_INFORMATION SHOWN_
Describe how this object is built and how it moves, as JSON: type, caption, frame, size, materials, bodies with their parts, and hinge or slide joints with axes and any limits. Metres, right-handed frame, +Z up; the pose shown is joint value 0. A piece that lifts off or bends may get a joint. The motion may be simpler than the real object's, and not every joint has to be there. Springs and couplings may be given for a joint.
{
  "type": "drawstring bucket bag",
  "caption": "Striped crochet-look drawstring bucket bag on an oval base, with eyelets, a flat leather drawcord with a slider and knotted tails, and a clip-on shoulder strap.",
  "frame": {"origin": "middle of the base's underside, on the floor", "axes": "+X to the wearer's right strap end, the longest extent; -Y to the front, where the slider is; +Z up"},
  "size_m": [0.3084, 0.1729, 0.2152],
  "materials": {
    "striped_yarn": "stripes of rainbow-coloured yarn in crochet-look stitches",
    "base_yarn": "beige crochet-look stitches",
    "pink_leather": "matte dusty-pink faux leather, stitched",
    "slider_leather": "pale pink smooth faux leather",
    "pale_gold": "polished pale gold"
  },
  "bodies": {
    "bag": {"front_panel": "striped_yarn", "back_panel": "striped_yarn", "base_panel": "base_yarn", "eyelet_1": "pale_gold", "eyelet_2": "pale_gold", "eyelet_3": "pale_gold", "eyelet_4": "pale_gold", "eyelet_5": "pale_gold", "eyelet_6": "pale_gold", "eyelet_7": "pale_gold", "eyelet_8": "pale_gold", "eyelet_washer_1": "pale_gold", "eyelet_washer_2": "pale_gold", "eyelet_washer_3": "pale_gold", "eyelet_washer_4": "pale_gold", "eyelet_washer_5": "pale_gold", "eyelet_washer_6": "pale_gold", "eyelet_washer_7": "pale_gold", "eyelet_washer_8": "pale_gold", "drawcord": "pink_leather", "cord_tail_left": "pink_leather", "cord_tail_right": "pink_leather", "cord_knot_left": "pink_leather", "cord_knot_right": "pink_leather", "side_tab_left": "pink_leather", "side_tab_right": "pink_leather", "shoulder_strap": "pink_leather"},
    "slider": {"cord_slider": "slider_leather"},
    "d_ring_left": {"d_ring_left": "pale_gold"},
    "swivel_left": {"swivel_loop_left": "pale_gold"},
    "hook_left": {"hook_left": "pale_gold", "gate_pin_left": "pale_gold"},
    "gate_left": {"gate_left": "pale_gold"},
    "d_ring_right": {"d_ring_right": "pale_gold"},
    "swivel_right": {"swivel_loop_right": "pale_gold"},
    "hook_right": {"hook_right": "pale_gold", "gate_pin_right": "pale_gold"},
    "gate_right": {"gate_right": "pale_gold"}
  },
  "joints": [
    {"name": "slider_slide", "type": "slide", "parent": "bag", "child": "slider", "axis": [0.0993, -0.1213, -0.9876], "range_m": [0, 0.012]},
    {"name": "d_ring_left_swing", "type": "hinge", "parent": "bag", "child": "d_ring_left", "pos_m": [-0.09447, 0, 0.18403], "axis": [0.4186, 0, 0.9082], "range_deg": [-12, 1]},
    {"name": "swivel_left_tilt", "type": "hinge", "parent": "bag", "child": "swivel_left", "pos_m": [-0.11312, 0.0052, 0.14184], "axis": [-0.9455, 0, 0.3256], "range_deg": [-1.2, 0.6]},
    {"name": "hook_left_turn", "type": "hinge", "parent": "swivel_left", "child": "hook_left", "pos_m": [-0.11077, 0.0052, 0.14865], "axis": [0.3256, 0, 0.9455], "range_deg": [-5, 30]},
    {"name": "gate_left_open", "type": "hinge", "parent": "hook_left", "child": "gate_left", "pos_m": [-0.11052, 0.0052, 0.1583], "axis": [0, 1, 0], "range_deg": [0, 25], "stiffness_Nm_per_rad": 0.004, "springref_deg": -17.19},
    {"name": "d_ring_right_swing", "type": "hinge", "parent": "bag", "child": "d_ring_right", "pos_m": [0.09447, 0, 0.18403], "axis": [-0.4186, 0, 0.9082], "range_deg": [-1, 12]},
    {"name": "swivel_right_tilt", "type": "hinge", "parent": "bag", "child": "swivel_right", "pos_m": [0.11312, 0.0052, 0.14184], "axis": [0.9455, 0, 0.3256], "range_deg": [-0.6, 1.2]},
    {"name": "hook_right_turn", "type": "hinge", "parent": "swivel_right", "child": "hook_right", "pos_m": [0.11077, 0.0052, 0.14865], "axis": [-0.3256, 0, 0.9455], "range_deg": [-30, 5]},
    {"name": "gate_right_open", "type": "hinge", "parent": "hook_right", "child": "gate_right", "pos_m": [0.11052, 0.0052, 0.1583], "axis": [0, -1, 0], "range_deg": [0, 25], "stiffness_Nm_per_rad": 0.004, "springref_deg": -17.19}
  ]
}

---

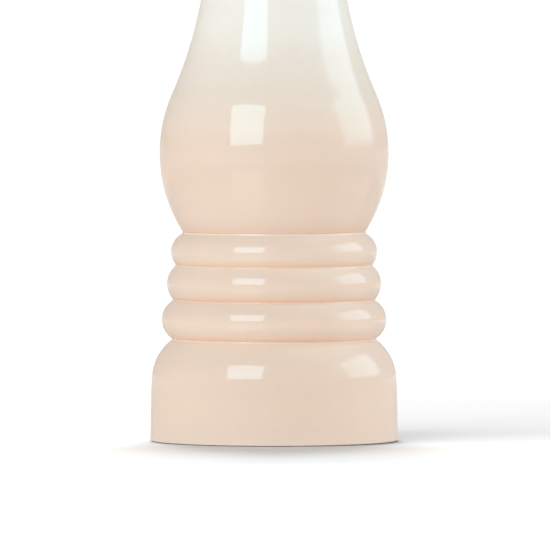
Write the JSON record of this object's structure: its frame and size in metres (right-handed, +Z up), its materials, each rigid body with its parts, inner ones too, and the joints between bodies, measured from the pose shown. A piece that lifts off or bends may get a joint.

--

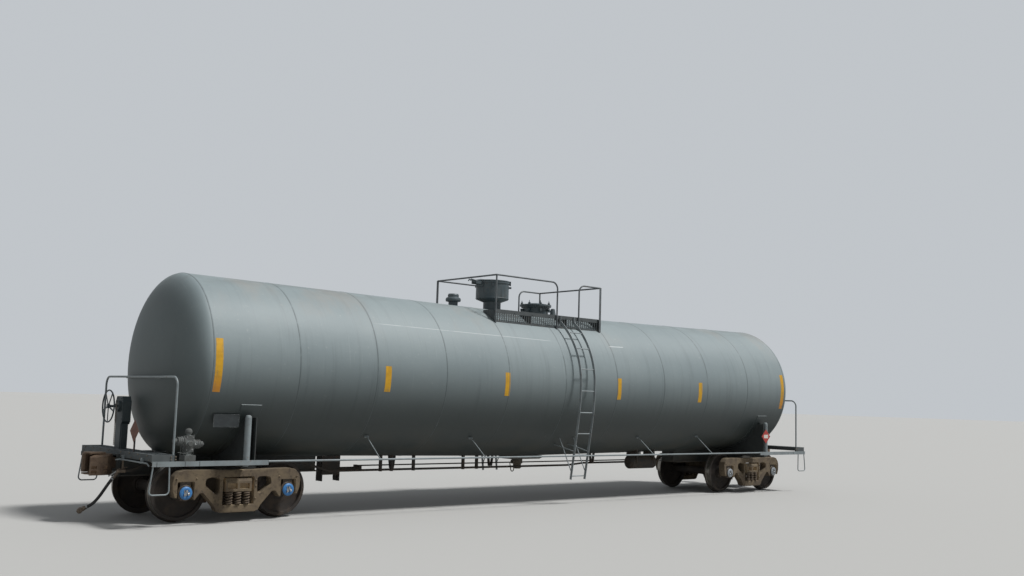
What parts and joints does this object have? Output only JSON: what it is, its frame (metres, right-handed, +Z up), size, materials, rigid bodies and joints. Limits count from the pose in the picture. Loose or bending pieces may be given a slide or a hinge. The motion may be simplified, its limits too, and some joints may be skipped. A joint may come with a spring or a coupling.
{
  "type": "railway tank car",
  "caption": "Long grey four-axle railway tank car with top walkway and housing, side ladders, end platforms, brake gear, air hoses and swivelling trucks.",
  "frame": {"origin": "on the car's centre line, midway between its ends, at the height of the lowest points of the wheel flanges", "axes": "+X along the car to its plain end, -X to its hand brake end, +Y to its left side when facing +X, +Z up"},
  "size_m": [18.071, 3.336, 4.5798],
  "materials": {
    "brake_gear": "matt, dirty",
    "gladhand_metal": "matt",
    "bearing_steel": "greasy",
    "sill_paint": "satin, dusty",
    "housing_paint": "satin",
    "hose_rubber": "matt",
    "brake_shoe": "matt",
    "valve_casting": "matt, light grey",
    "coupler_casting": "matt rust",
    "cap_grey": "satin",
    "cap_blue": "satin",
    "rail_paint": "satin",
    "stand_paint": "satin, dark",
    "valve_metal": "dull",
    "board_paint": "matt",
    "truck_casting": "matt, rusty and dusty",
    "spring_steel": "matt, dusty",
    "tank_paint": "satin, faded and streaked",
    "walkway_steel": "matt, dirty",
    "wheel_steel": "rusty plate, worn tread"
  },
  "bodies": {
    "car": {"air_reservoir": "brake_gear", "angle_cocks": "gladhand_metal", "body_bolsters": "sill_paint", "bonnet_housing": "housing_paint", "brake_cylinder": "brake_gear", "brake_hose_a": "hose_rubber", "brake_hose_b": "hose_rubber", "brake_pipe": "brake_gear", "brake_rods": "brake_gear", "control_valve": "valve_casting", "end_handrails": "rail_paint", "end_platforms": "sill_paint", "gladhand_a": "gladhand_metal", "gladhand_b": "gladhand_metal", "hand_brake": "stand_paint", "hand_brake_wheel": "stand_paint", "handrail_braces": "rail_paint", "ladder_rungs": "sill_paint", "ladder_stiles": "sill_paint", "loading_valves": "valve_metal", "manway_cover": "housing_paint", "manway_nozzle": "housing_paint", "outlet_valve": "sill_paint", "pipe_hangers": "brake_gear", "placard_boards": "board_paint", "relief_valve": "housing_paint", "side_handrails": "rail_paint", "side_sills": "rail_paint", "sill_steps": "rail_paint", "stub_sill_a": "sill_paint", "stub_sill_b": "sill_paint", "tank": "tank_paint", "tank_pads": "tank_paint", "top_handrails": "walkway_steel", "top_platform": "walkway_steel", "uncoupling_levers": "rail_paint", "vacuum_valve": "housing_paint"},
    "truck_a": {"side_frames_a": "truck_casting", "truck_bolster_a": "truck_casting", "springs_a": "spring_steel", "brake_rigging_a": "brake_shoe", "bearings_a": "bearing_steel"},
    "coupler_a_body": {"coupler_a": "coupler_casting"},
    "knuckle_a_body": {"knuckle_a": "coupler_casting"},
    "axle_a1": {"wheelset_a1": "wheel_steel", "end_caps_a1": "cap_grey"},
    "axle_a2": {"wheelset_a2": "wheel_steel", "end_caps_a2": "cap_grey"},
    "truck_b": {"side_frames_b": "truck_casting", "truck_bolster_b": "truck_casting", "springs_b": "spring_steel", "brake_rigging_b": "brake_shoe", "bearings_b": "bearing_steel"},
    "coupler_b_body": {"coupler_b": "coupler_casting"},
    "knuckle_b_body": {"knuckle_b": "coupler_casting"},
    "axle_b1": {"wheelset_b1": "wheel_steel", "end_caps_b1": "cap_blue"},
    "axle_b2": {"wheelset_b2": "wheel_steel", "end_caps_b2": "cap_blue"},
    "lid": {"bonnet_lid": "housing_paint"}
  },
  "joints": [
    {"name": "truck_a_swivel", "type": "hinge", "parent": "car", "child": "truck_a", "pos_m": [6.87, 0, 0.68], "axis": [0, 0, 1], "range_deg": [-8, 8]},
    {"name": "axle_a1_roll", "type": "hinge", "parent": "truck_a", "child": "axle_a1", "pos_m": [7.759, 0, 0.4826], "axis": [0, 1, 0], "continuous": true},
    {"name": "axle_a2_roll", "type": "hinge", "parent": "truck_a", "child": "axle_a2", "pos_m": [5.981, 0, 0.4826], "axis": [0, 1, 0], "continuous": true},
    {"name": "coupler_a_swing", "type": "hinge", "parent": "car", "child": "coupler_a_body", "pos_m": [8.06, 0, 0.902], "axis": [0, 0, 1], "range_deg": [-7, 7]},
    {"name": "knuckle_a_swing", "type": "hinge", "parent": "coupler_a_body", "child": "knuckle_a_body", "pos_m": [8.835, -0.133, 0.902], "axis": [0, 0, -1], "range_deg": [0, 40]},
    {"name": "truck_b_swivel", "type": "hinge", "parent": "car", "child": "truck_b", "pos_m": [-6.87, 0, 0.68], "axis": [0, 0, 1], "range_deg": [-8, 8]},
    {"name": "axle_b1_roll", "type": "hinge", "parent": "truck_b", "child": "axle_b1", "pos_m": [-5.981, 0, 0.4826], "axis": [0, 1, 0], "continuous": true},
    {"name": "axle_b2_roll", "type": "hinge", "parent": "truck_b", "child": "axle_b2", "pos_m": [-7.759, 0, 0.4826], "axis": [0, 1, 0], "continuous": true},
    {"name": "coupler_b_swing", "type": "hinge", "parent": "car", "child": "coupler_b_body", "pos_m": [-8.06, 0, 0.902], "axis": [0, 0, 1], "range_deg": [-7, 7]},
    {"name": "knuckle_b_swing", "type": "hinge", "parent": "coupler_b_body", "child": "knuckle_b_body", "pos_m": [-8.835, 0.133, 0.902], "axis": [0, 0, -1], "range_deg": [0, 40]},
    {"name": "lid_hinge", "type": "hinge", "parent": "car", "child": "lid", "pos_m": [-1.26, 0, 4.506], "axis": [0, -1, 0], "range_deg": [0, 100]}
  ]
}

_WRITTEN REQUEST_
Copy each line containing the word "that" from the data.

_RIGHT ANSWER_
Describe how this object is built and how it moves, as JSON: type, caption, frame, size, materials, bodies with their parts, and hinge or slide joints with axes and any limits. Metres, right-handed frame, +Z up; the pose shown is joint value 0. A piece that lifts off or bends may get a joint. The motion may be simpler than the real object's, and not every joint has to be there. Springs and couplings may be given for a joint.
Write the JSON record of this object's structure: its frame and size in metres (right-handed, +Z up), its materials, each rigid body with its parts, inner ones too, and the joints between bodies, measured from the pose shown. A piece that lifts off or bends may get a joint.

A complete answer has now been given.